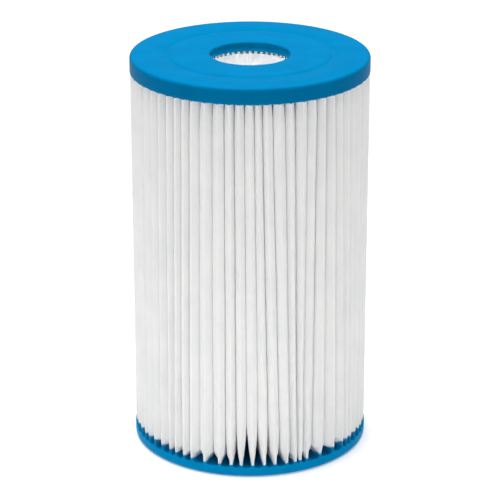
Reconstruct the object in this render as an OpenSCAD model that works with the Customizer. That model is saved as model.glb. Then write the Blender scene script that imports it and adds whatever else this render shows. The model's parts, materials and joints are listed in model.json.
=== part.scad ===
// Pleated filter cartridge: two cast end caps, a lattice core and a ring of folded filter cloth.
// +Z is the cartridge's axis. The origin is the centre of the bottom face.

/* [Overall size] */
// Outside diameter of both end caps
cartridge_d = 148; // [120:0.5:180]
// Height from the bottom face to the top face
cartridge_h = 252; // [150:1:320]
// Diameter of the bore through each end cap
bore_d = 49.2; // [40:0.1:60]

/* [End caps] */
// Thickness of the top end cap
top_cap_h = 10; // [8:0.5:16]
// Thickness of the bottom end cap
bottom_cap_h = 7; // [7:0.5:16]
// Length of the top cap's bore, from its face down to the core
top_bore_h = 6; // [4:0.5:6]
// Length of the bottom cap's bore, from its face up to the core
bottom_bore_h = 4; // [3:0.5:4.5]
// Height of the top cap's resin in the core's notches, from the cap's face
top_key_h = 6.5; // [6.5:0.5:7.5]
// Height of the bottom cap's resin in the core's notches, from the cap's face
bottom_key_h = 5; // [5:0.5:6]
// Width over which the resin between the pleats slopes down to the core's notches
sag_w = 6; // [1:0.5:12]
// Radius of the rounded outer edge of each cap
rim_round = 2; // [0.5:0.1:2.5]
// Radius of the rounded edge of each bore
bore_round = 1; // [0.3:0.1:1.5]
// Distance from the rim in to the middle of the moulded ring groove
groove_inset = 22.6; // [8:0.1:26]
// Width of the ring groove
groove_w = 4; // [1:0.5:6]
// Depth of the ring groove
groove_depth = 0.6; // [0.2:0.1:1]

/* [Core tube] */
// Wall thickness of the core tube
core_wall = 2; // [1:0.1:3]
// Step from the radius of the caps' bores out to the inside of the core
core_step = 0.4; // [0.2:0.1:1]
// Depth of the notches in each end of the core
notch_h = 1.5; // [1:0.5:4]
// Height of the plain collar between the notches and the windows at each end of the core
collar_h = 12; // [4:1:20]
// Number of windows round the core, and of notches round each end
window_columns = 44; // [24:1:48]
// Width of the upright ribs between the windows, at the inside of the core
rib_w = 1.6; // [1:0.1:2]
// Height of a window, before the rows are evened out over the core's length
window_h = 22; // [10:0.5:30]
// Height of the rings between the rows of windows
ring_h = 2.5; // [2:0.5:6]

/* [Pleated media] */
// Number of pleats in the ring
pleat_count = 66; // [40:1:68]
// Thickness of the filter cloth
media_t = 0.7; // [0.4:0.05:0.85]
// Open width between the two panels of a pleat, at its tip
pleat_slot = 0.4; // [0.2:0.05:0.6]
// Resin of the caps outside the pleat tips
tip_cover = 0.6; // [0.4:0.1:2]
// Resin of the caps beyond the ends of the pleats
end_cover = 3; // [2.5:0.5:4]
// Gap between the core and the inner folds
core_gap = 0.4; // [0.2:0.1:1.5]
// How far a pleat tip may stray to either side, as a share of the pitch between pleats
tip_stray = 0.22; // [0:0.01:0.25]

/* [Media seam] */
// Depth of the glue bead between the two ends of the strip
seam_depth = 12; // [4:1:16]

/* [Hidden] */
$fn = 180;
round_steps = 6;
groove_steps = 6;
tip_steps = 4;
fold_steps = 2;
through = 1;

cap_r = cartridge_d / 2;
bore_r = bore_d / 2;
core_ri = bore_r + core_step;
core_ro = core_ri + core_wall;
core_z0 = bottom_bore_h;
core_h = cartridge_h - top_bore_h - core_z0;
media_z0 = end_cover;
media_z1 = cartridge_h - end_cover;

// Pleats: a blade is one pleat's two panels, side by side. Blades are pleat_w thick, and the
// inner fold between two blades is fold_gap wide inside.
pitch = 360 / pleat_count;
pleat_w = 2 * media_t + pleat_slot;
media_ri = core_ro + core_gap;
media_ro = cap_r - tip_cover;
fold_gap = 2 * PI * media_ri / pleat_count - pleat_w;
tip_centre_r = media_ro - pleat_w / 2;
fold_centre_r = media_ri + media_t + fold_gap / 2;

// The seam is at the back, on +Y, at pleat 0.
seam_angle = 90;

// Core windows: rows between the two collars, in line with the notches at the ends
window_w = 2 * PI * core_ri / window_columns - rib_w;
windows_z0 = notch_h + collar_h;
window_span = core_h - 2 * windows_z0 + ring_h;
window_rows = floor(window_span / (window_h + ring_h));
row_step = window_span / window_rows;

cap_blue = "#0a8fcf";
core_white = "#e9ecee";
media_white = "#f3f4f4";
glue_white = "#e6e2d6";

// ---- Outlines ----

// A point at a radius, moved sideways, on the ray at an angle
function on_ray(angle, r, side = 0) =
    [r * cos(angle) - side * sin(angle), r * sin(angle) + side * cos(angle)];

// An arc as points, about a centre
function arc(centre, r, from, to, steps) =
    [for (k = [0:steps]) let (a = from + (to - from) * k / steps)
        centre + r * [cos(a), sin(a)]];

// Tips stray to either side like hand-folded cloth; the inner folds stay evenly spaced.
// Pleat 0 holds the seam, and is straight.
function stray(i) = i % pleat_count == 0 ? 0 : 0.6 * sin(137.5 * i) + 0.4 * sin(79 * i + 40);
function tip_angle(i) = seam_angle + pitch * (i + tip_stray * stray(i));
function fold_angle(i) = seam_angle + pitch * (i + 0.5);

// The fold at the tip of blade i, and the fold between blades i and i + 1, for one face of the
// cloth, which lies "inset" inside the strip's outer face.
function tip_fold(i, inset) =
    arc(on_ray(tip_angle(i), tip_centre_r), pleat_w / 2 - inset,
        tip_angle(i) - 90, tip_angle(i) + 90, inset == 0 ? tip_steps : fold_steps);
function inner_fold(i, inset) =
    arc(on_ray(fold_angle(i), fold_centre_r), fold_gap / 2 + inset,
        fold_angle(i) + 270, fold_angle(i) + 90, inset == 0 ? fold_steps : tip_steps);

// One face of the strip, from its free end on one side of the seam, round to the other
function strip_face(inset) = concat(
    [on_ray(seam_angle, tip_centre_r, pleat_w / 2 - inset)],
    inner_fold(0, inset),
    [for (i = [1:pleat_count - 1]) each concat(tip_fold(i, inset), inner_fold(i, inset))],
    [on_ray(seam_angle, tip_centre_r, inset - pleat_w / 2)]);

function reversed(points) = [for (k = [len(points) - 1:-1:0]) points[k]];

// The slot between the two panels at pleat 0 widens a little from its tip to its inner end.
slot_at_folds = 2 * (fold_centre_r * sin(pitch / 2) - (fold_gap / 2 + media_t) * cos(pitch / 2));
slot_length = tip_centre_r - fold_centre_r * cos(pitch / 2);
seam_slot = pleat_slot + (slot_at_folds - pleat_slot) * seam_depth / slot_length;

// The glue bead: a round head over the cut ends, and a tongue between the panels
function seam_outline() = concat(
    arc(on_ray(seam_angle, tip_centre_r), pleat_w / 2, seam_angle - 90, seam_angle + 90, 8),
    [on_ray(seam_angle, tip_centre_r, pleat_slot / 2),
     on_ray(seam_angle, tip_centre_r - seam_depth, seam_slot / 2),
     on_ray(seam_angle, tip_centre_r - seam_depth, -seam_slot / 2),
     on_ray(seam_angle, tip_centre_r, -pleat_slot / 2)]);

// Section of a cap, as radius and height above its own outer face
groove_r = cap_r - groove_inset;
groove_arc_r = (pow(groove_w / 2, 2) + pow(groove_depth, 2)) / (2 * groove_depth);
groove_half = asin(groove_w / 2 / groove_arc_r);

function cap_section(cap_h, bore_h, key_h) = concat(
    arc([bore_r + bore_round, bore_round], bore_round, 180, 270, round_steps),
    arc([groove_r, groove_depth - groove_arc_r], groove_arc_r,
        90 + groove_half, 90 - groove_half, groove_steps),
    arc([cap_r - rim_round, rim_round], rim_round, 270, 360, round_steps),
    [[cap_r, cap_h], [core_ro + sag_w, cap_h], [core_ro, key_h], [core_ri, key_h],
     [core_ri, bore_h], [bore_r, bore_h]]);

// ---- Shapes that the caps and the potted pieces share ----

module core_blank(h) {
    linear_extrude(h)
        difference() {
            circle(core_ro);
            circle(core_ri);
        }
}

module window_row(h) {
    linear_extrude(h)
        for (k = [0:window_columns - 1])
            rotate(seam_angle + (k + 0.5) * 360 / window_columns)
                translate([core_ri - through, -window_w / 2])
                    square([core_wall + 2 * through, window_w]);
}

module media_body() {
    translate([0, 0, media_z0])
        linear_extrude(media_z1 - media_z0)
            polygon(concat(strip_face(0), reversed(strip_face(media_t))));
}

module seam_body() {
    translate([0, 0, media_z0])
        linear_extrude(media_z1 - media_z0)
            polygon(seam_outline());
}

// A cap with its outer face at z = 0. The core's end stands in its resin, which fills the notches
// up to key_h.
module cap_body(cap_h, bore_h, key_h) {
    difference() {
        rotate_extrude()
            polygon(cap_section(cap_h, bore_h, key_h));
        difference() {
            translate([0, 0, bore_h])
                core_blank(cap_h - bore_h + through);
            translate([0, 0, bore_h - through])
                window_row(notch_h + through);
        }
    }
}

// ---- Pieces ----

module top_end_cap() {
    color(cap_blue)
        difference() {
            translate([0, 0, cartridge_h])
                mirror([0, 0, 1])
                    cap_body(top_cap_h, top_bore_h, top_key_h);
            media_body();
            seam_body();
        }
}

module bottom_end_cap() {
    color(cap_blue)
        difference() {
            cap_body(bottom_cap_h, bottom_bore_h, bottom_key_h);
            media_body();
            seam_body();
        }
}

module core_tube() {
    color(core_white)
        translate([0, 0, core_z0])
            difference() {
                core_blank(core_h);
                for (z = [-through, core_h - notch_h])
                    translate([0, 0, z])
                        window_row(notch_h + through);
                for (row = [0:window_rows - 1])
                    translate([0, 0, windows_z0 + row * row_step])
                        window_row(row_step - ring_h);
            }
}

module pleated_media() {
    color(media_white)
        media_body();
}

module media_seam() {
    color(glue_white)
        seam_body();
}

top_end_cap();
bottom_end_cap();
core_tube();
pleated_media();
media_seam();
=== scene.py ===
import json
import math
import random

import bpy
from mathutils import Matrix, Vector, noise


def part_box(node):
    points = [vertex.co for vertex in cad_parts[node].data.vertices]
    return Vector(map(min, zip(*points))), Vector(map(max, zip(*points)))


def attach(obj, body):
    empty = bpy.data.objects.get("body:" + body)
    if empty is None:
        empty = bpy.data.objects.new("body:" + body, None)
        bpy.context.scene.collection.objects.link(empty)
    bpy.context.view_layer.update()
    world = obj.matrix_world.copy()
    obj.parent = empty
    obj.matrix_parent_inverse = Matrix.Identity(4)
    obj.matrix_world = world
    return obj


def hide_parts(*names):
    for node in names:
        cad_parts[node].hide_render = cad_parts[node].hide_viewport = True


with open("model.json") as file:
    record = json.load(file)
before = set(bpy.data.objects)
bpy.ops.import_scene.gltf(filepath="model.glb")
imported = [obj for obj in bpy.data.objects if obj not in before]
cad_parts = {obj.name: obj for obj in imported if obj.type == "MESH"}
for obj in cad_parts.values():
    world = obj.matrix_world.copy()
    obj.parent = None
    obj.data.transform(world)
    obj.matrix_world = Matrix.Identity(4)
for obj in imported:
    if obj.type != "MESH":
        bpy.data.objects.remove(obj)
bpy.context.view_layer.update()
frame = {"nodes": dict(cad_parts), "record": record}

mm = 0.001


def lowHigh(node):
    low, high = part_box(node)
    return Vector(low), Vector(high)


def mix(a, b, share):
    return a + (b - a) * share


def clamp(x, low=0.0, high=1.0):
    return max(low, min(high, x))


def softMin(a, b, blend):
    # the smaller of two, with a rounded corner between them
    near = max(blend - abs(a - b), 0) / blend
    return min(a, b) - near * near * blend / 4


def addMesh(name, points, faces, material, smooth=True):
    mesh = bpy.data.meshes.new(name)
    mesh.from_pydata(points, [], faces)
    mesh.update()
    mesh.polygons.foreach_set("use_smooth", [smooth] * len(faces))
    piece = bpy.data.objects.new(name, mesh)
    bpy.context.scene.collection.objects.link(piece)
    piece.data.materials.append(material)
    return piece


def atAngle(angle, radius, z, side=0.0):
    return (radius * math.cos(angle) - side * math.sin(angle),
            radius * math.sin(angle) + side * math.cos(angle), z)


# sizes from the frame

topLow, topHigh = lowHigh("top_end_cap")
bottomLow, bottomHigh = lowHigh("bottom_end_cap")
mediaLow, mediaHigh = lowHigh("pleated_media")
coreLow, coreHigh = lowHigh("core_tube")
seamHigh = lowHigh("media_seam")[1]
boreRadius = frame["record"]["mounts"][0]["dims"]["r_mm"] * mm
capRadius = round((topHigh.x - topLow.x) / 2 / mm, 1) * mm
coreRadius = round((coreHigh.x - coreLow.x) / 2 / mm, 1) * mm
height = topHigh.z
tipRadius = seamHigh.y
print("sizes", round(capRadius, 4), round(boreRadius, 4), round(coreRadius, 4), round(tipRadius, 4))

cameraView = {
    "lens": 170.0,
    "sensor": 36.0,
    "distance": 1.493,
    "elevation": math.radians(21.1),
    "lookAtShare": 0.487,  # of the height
    "clip": (0.05, 50),
}


def makeCamera(view):
    data = bpy.data.cameras.new("camera")
    data.lens = view["lens"]
    data.sensor_width = view["sensor"]
    data.clip_start, data.clip_end = view["clip"]
    camera = bpy.data.objects.new("camera", data)
    bpy.context.scene.collection.objects.link(camera)
    target = Vector((0, 0, height * view["lookAtShare"]))
    away = Vector((0, -math.cos(view["elevation"]), math.sin(view["elevation"])))
    camera.location = target + away * view["distance"]
    camera.rotation_euler = (-away).to_track_quat("-Z", "Y").to_euler()
    bpy.context.scene.camera = camera


makeCamera(cameraView)
print("camera set")


def newMaterial(name):
    material = bpy.data.materials.new(name)
    material.use_nodes = True
    tree = material.node_tree
    return material, tree, tree.nodes["Principled BSDF"]


def addNode(tree, kind, inputs=None, **settings):
    node = tree.nodes.new(kind)
    for key, value in settings.items():
        setattr(node, key, value)
    for key, value in (inputs or {}).items():
        node.inputs[key].default_value = value
    return node


def objectNoise(tree, coordinates, scale, detail, stretch=(1, 1, 1), turn=(0, 0, 0), kind="FBM"):
    mapping = addNode(tree, "ShaderNodeMapping", {"Scale": stretch, "Rotation": turn})
    pattern = addNode(tree, "ShaderNodeTexNoise", {"Scale": scale, "Detail": detail, "Roughness": 0.6},
                      noise_type=kind)
    tree.links.new(coordinates.outputs["Object"], mapping.inputs["Vector"])
    tree.links.new(mapping.outputs["Vector"], pattern.inputs["Vector"])
    return pattern


def rampOf(tree, source, stops):
    ramp = addNode(tree, "ShaderNodeValToRGB")
    elements = ramp.color_ramp.elements
    while len(elements) < len(stops):
        elements.new(0.5)
    for element, (place, colour) in zip(elements, stops):
        element.position = place
        element.color = (*colour, 1)
    tree.links.new(source.outputs[0], ramp.inputs["Fac"])
    return ramp


def rangeOf(tree, source, low, high):
    spread = addNode(tree, "ShaderNodeMapRange", {"To Min": low, "To Max": high})
    tree.links.new(source.outputs[0], spread.inputs["Value"])
    return spread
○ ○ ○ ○
WORK TO COMPLETE:
Take the line that contains "color(media_white)", the line that contains "cad_parts[node].hide_render = cad_parts[node].hide_viewport", and all lines between, and give them again exactly; include no other line.

SOLUTION FOR THIS EXERCISE:
    color(media_white)
        media_body();
}

module media_seam() {
    color(glue_white)
        seam_body();
}

top_end_cap();
bottom_end_cap();
core_tube();
pleated_media();
media_seam();
=== scene.py ===
import json
import math
import random

import bpy
from mathutils import Matrix, Vector, noise


def part_box(node):
    points = [vertex.co for vertex in cad_parts[node].data.vertices]
    return Vector(map(min, zip(*points))), Vector(map(max, zip(*points)))


def attach(obj, body):
    empty = bpy.data.objects.get("body:" + body)
    if empty is None:
        empty = bpy.data.objects.new("body:" + body, None)
        bpy.context.scene.collection.objects.link(empty)
    bpy.context.view_layer.update()
    world = obj.matrix_world.copy()
    obj.parent = empty
    obj.matrix_parent_inverse = Matrix.Identity(4)
    obj.matrix_world = world
    return obj


def hide_parts(*names):
    for node in names:
        cad_parts[node].hide_render = cad_parts[node].hide_viewport = True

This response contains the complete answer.